Waverley Council: 4,087 homes for rent on Airbnb and just 350
homes for rent this week on Domain.
Byroy Shire: 1,483 homes for rent on Airbnb and just 36 homes
available through Domain.
Residential Housing is for the housing of RESIDENTS - just ask our NSW
Land and Environment Court of their judgements on mixing the two uses -
it's "fundamentally incompatible". Think of the tenant
evictions, the displacement of essential workers, the upward pressure
on rents in suburbs close to employment. Our NSW Parliament wants
to make this 'complying development' state wide? Please! See
www.neighboursnotstrangers.com and sign their petition to
parliament:
https://www.communityrun.org/petitions/stop-short-term-lets-neighbours-not-strangers-2
Peter
AirBnB properties are rented mainly in the outer ring of the inner
city. It does not compete in the larger rental market. In that larger
market the number of rental properties available is a function of the
number of properties being built which is determined by local
government regulations and approval processes. If you want more rental
properties across the totality of the city then you have to cut
meddlesome regulations.
Peter
X thousand advertised for high-churn short stays is the equivalent of Y
hundreds advertised for 3 year renewable long-term rental contracts.
Let's not confuse chalk and cheese.
Lisle
In October 2000 we moved into our brand new apartment in a block of 162
nearby to the great Manly ocean beach.
Come January, we started asking the question "who are all these people"
using our homes as a holiday resort?
I then commenced a study of who these holiday makers were, and
discovered organized by five holiday agents, they had taken over our
brand new complex.
What's wrong with that you may ask? The problems are enormous.
Imagine our foyer on a Saturday morning, loaded with suitcases of
holiday makers leaving and holiday makers arriving. We have a
photo of my husband, an EDA Veteran with sight problems trying to
manouvre himself through a foyer which looked more like an airport.
These were early days for the internet, but I quickly discovered that
there were hundreds of entries for our apartments.
Fortunately we became aware of a Land & Environment Court case
which stated that you needed a Development Consent from local council.
On the election of a new Manly Mayor, Dr Peter Macdonald, he called for
a Working Party to established into short term and holiday letting of
which I became a member.
This report in November 2004 confirmed that it was illegal, and that a
minimum tenancy of three months was required. As the day
progresses I will comment further on this.

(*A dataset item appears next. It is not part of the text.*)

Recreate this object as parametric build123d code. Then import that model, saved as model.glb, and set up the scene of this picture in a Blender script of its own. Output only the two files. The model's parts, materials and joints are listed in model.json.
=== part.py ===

We quickly passed a new by-law which was savagely campaigned against by
the holiday agents.
Then in May 2012, a NSW Liberal Minister Hazzard communication was
tabled at a Manly council meeting. This rang alarm bells, so I
gave a public address at council.
Airbnb may be a smart business concept, but it must not be permitted in
residential apartment blocks, unless the building has the necessary
Development Consent.
As the Premier Mike Baird is our local member, he has no idea what he
has unleashed.
Debra L
@Lisle We had the same experience but in a quiet residential
suburb in Airlie Beach. One day a large group of people descended on
the house behind us and made their presence well and truly felt with
childrens' screaming and shouting, crying and tantrums around the pool,
in the back yard and on their back deck.
The noise carried across our pool and onto our deck and living area.

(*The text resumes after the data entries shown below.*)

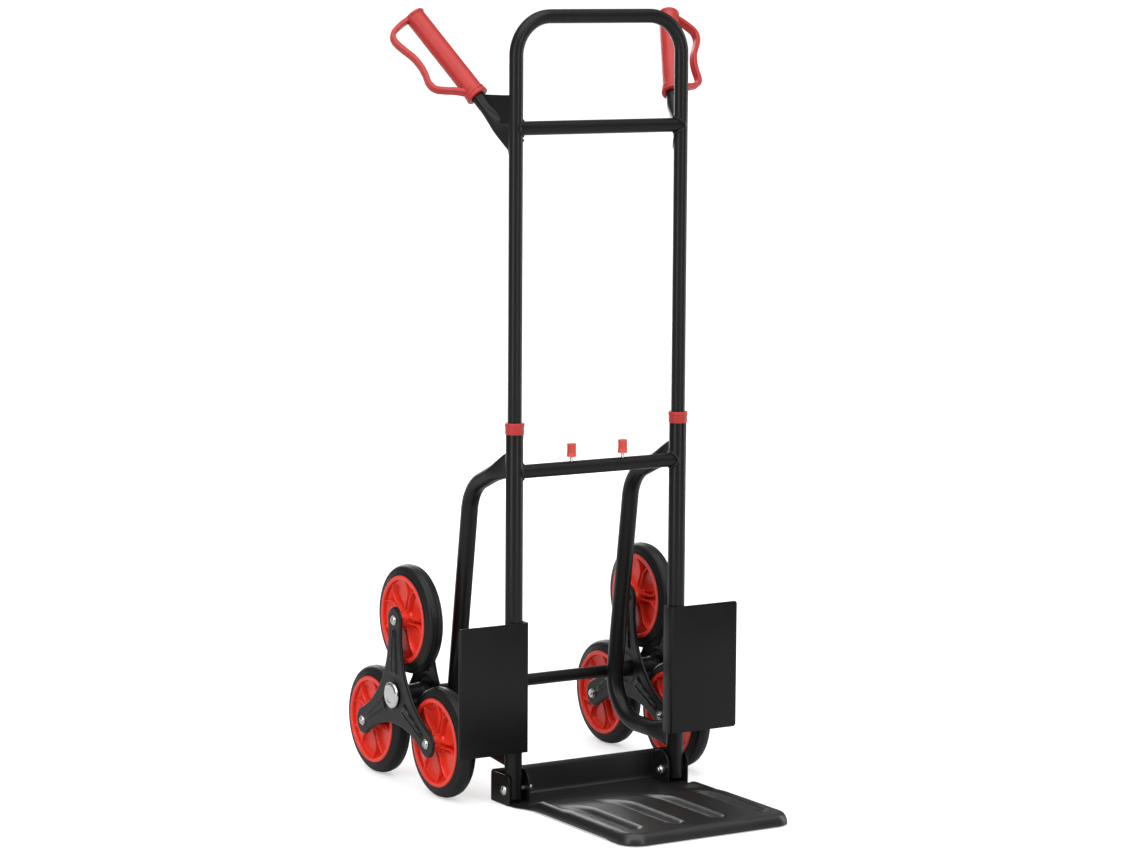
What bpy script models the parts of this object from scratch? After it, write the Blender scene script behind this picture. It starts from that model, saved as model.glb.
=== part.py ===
"""Stair climbing trolley: a folding-toe hand truck on two three-wheel stars, in metres, +Z up.

The load stands on the toe plate at -Y, the stars turn on the axle at +Y, and X is left to right.
Each sub-part is one named object. Driving dimensions come first, and everything else follows.
"""

import math

import bmesh
import bpy
from mathutils import Matrix, Vector

COLLECTION_NAME = "stair_climbing_trolley"
CUTTER_COLLECTION_NAME = "cutters"
GAP = 0.0003  # clearance between pieces that touch or are welded in the real trolley
SIDES = (("left", -1), ("right", 1))

# Wheels and stars
WHEEL_RADIUS = 0.080
TYRE_WIDTH = 0.030
RIM_RADIUS = 0.0645
RIM_HUB_RADIUS = 0.014
STAR_ARM = 0.110
STAR_MID_X = 0.2005
BRACKET_SPREAD = 0.056  # between the middles of a star's two bracket sheets
BRACKET_SHEET = 0.003
BRACKET_END_RADIUS = 0.0205
BRACKET_WAIST = 0.0435  # from the star's centre to its concave edges
BRACKET_BORE = 0.0114
WHEEL_BOLT_RADIUS = 0.004
WHEEL_BOLT_HEAD_RADIUS = 0.007
WHEEL_BOLT_HEAD_LENGTH = 0.005

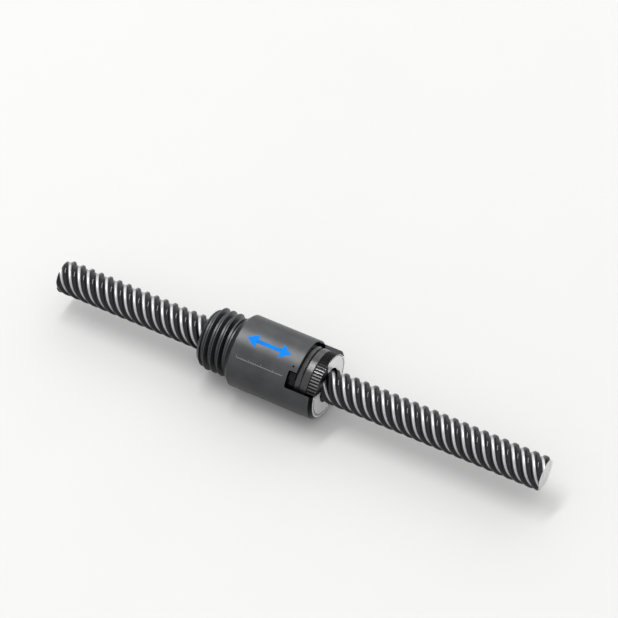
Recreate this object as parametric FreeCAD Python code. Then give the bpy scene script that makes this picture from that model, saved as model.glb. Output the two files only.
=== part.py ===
import FreeCAD, Part

import math
import os

from FreeCAD import Vector

# Ball screw assembly, millimetres. The screw runs along X, +Z is up.
# The origin lies on the screw axis, half way along the plain cylinder of the nut.
# Angles go round the axis from +Y towards +Z.

# ---- rolled screw -------------------------------------------------------
starts = 5
lead = 20.0
screw_length = 200.0
screw_x0 = -93.3
crest_r = 6.5
ball_r = 2.381 / 2
ball_circle_r = 6.75
groove_r = 1.26
groove_angle = 60.6
screw_chamfer = 0.6

# ---- nut housing --------------------------------------------------------
housing_r = 14.0
housing_x0 = -17.8
housing_x1 = 19.5
shoulder_chamfer = 2.3
end_chamfer = 1.3
bore_r = 12.05
bore_x0 = -9.6
nose_bore_r = 7.6
window_x0 = 10.9
window_angle = 18.4
window_span = 137.6
window_corner = 0.6
pocket_x0 = 7.9
pocket_span = 28.0
dimple_angle = 120.6
dimple_x = 8.85
dimple_r = 0.4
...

All we could do was shut ourselves in or put up with, as I describe it,
living between a child care centre and the public pool on school
holidays. The parents were just as noisy, and if we were really lucky
they would party on the deck at night and take midnight swims.
The council now requires a development application but it is too late
for us. I have fought for a year with the council, the real estate,
community residents associations but they have the law on their side.

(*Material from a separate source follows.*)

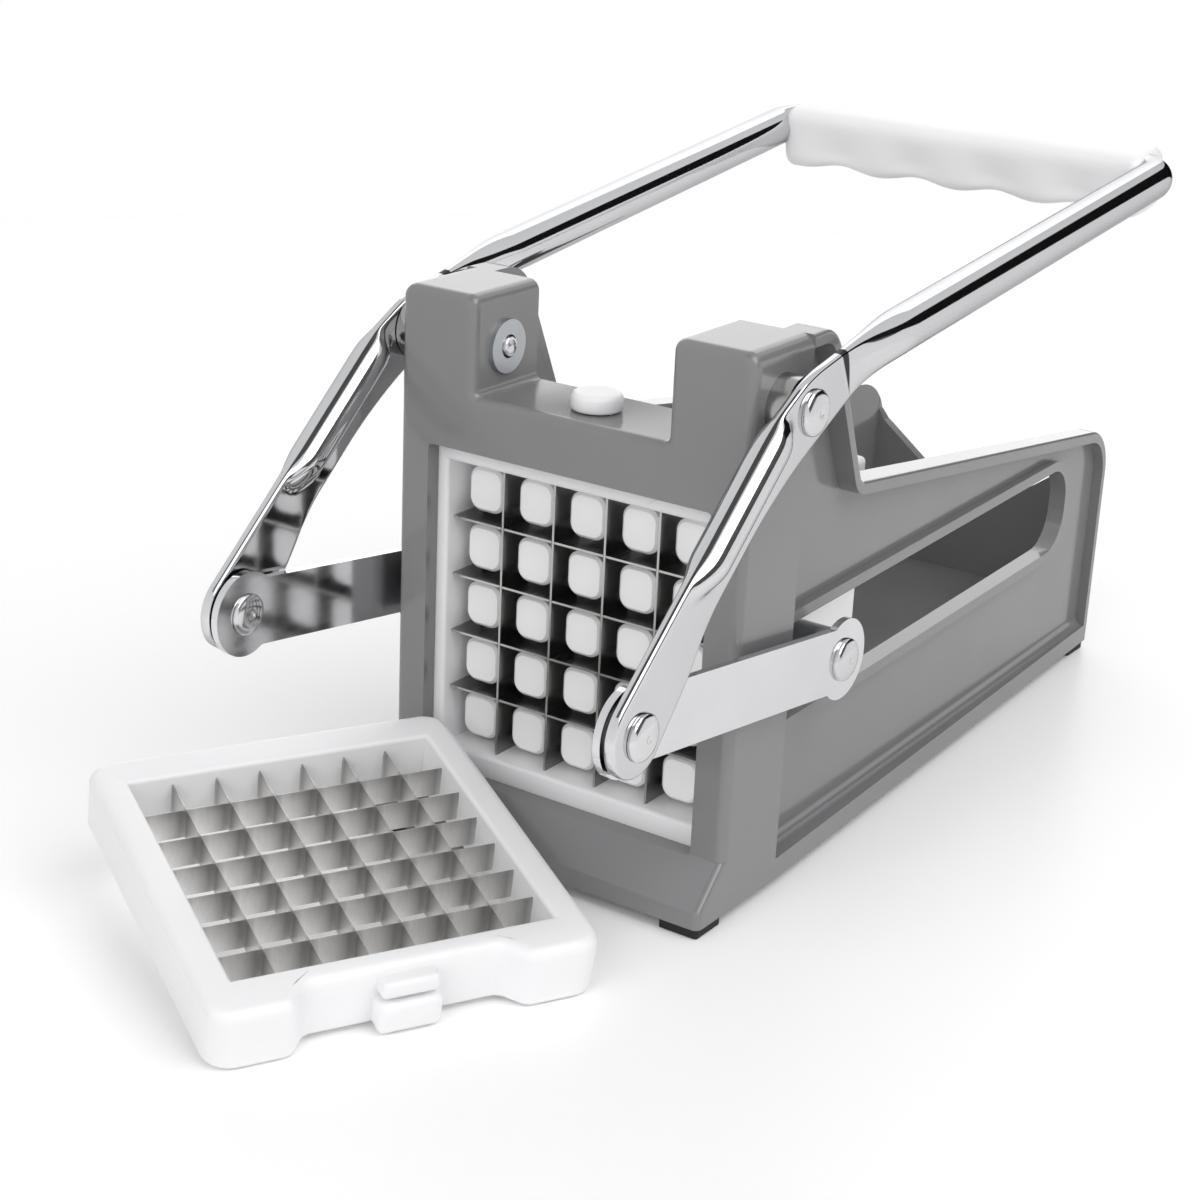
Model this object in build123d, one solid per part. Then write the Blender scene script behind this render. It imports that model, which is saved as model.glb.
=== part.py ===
"""Lever-operated french fry cutter: a long lever draws a pusher block through a slotted trough and
presses a potato through a square grid of blades.  A second, finer blade cassette leans on its toe.

Working axes while modelling: X across, Y from the front window to the rear, Z up from the table.
All lengths are in millimetres and all angles in degrees.
"""
from build123d import *
import os
from math import asin, atan2, cos, degrees, hypot, radians, sin, sqrt

# ---------------------------------------------------------------- housing: front frame
FRAME_SIDE_WALL = 3.2
FRAME_DEPTH = 22.5
FOOT_HEIGHT = 2.2
SHELF_OVER_CHANNEL = 5.7
SHELF_THICKNESS = 3.0
HORN_HEIGHT = 21.5
HORN_GAP = 48.0
FRONT_WALL = 3.7
FRAME_EDGE_RADIUS = 2.2
HORN_OUTER_RADIUS = 3.0
HORN_INNER_RADIUS = 2.5
SHELF_CORNER_RADIUS = 1.5
HORN_WALL = 3.0
WINDOW_SIDE_MARGIN = 2.5
WINDOW_LOWER_MARGIN = 4.8
WINDOW_UPPER_MARGIN = 4.2
WINDOW_CORNER_RADIUS = 1.0
TOE_REACH = 8.4
TOE_EDGE_Z = 5.9
TOE_OVER_WINDOW = 0.3
TOE_EDGE_RADIUS = 1.6

# ---------------------------------------------------------------- housing: trough and side walls
BODY_LENGTH = 204.0
FRONT_FLANGE = 5.1
REAR_FLANGE = 2.6
PANEL_THICKNESS = 2.4
FLOOR_THICKNESS = 2.5
BULKHEAD_THICKNESS = 3.0
REAR_WALL = 3.0
RIM_THICKNESS = 2.8
RIM_EDGE_RADIUS = 0.9
LEDGE_HEIGHT = 4.8
COVE_RADIUS = 2.2
EAR_TOP_Y = 33.2
EAR_TOP_RADIUS = 9.0
EAR_FOOT_Y = 50.3
EAR_FOOT_Z = 85.0
EAR_FOOT_RADIUS = 4.0
WALL_REAR_Z = 62.5
WALL_REAR_RADIUS = 14.0
DIP_BOTTOM_Z = 41.5
DIP_FLAT_HALF = 15.0
DIP_SHOULDER_X = 29.6
DIP_SHOULDER_Z = 52.6
DIP_SHOULDER_RISE = 3.0
DIP_RADIUS = 9.0
UNDERSIDE_RIBS = 3
RIB_THICKNESS = 2.0
RIB_SETBACK = 3.0
CORNER_PAD = 11.0

# ---------------------------------------------------------------- housing: side slots
SLOT_FRONT_ROOM = 8.1
SLOT_REAR_ROOM = 15.2
SLOT_UNDER_AXLE = 12.7
SLOT_OVER_AXLE = 9.4
SLOT_REAR_RADIUS = 9.5
SLOT_FRONT_RADIUS = 2.0
SLOT_LIP_WIDTH = 2.6
SLOT_LIP_HEIGHT = 2.0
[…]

The owners are in hiding and their greed is all consuming.
I have now decided that if they want to holiday in a residential suburb
(while there are hundreds of properties in tourism zones), I am going
to give them residential noise and it's all legal.
Bring on the whipper snipper, mower, and every power tool I can lay my
hands on. We are renovating...
Les
The problem I see here is that it is not the fact that people rent out
their home or units. It's the people who use the place as a party house
and don't have any consideration for others. You know the age group
that I mean.
Neville
The same old protectionist arguments from established players looking
to stifle competition. Other than light touch rules on safety why
should this be any different to a hotel. Yes it undercuts the hotel
industry but to bring arguments about driving up rents and costs is a
red herring. How people use thier property should be far less of the
governments business
Debra L
@Neville. A noble attitude until the party house from hell moves in
next door.
Tanya
For the same reason hotels are not allowed in residential
neighbourhoods. We having zoning laws for a reason. People can't use
their property to run a business unless it's zoned for mixed use and
they have the appropriate permits. This should be no different.
Wayne
@Debra L The house from hell could easily be a permanent tenant with a
12 month lease. At least a noisy short term tenant is just that ....
short term!
Peter
Same old economy-crushing protectionism. All zoning does is drive up
housing costs by establishing elaborate local government procedures
that add mightly to housing costs to satisfy a vocal minority of
unhappy whiny complaining people with an overly sensitive dislike of
mixed uses.
Adrian
@Peter Good call Peter. There's absolutely no reason why a
slaughterhouse, a crematorium or a chemicals warehouse shouldn't be
right next door to an apartment block.
Peter
@Wayne @Debra L That's a non-argument
Debra L
@Wayne. The odds of a holiday rental disturbing the peace are much
higher than a long term rental with people going of to work school etc
every other day. We are surrounded by 10 children whose parents work
and the neighbourhood is peaceful except for 1/2 hour of daily play.
The holiday rental is occupied 7 days a week and it is not unusual for
them to spend all day around the pool shouting and screaming. Working
families don't have this luxury, even on weekends when they have sport,
visiting etc.
And short term means one leaves and another arrives a few days later.
So far, 80% have been noisy and obnoxious with a sense of entitlement
to have fun regardless of the locals.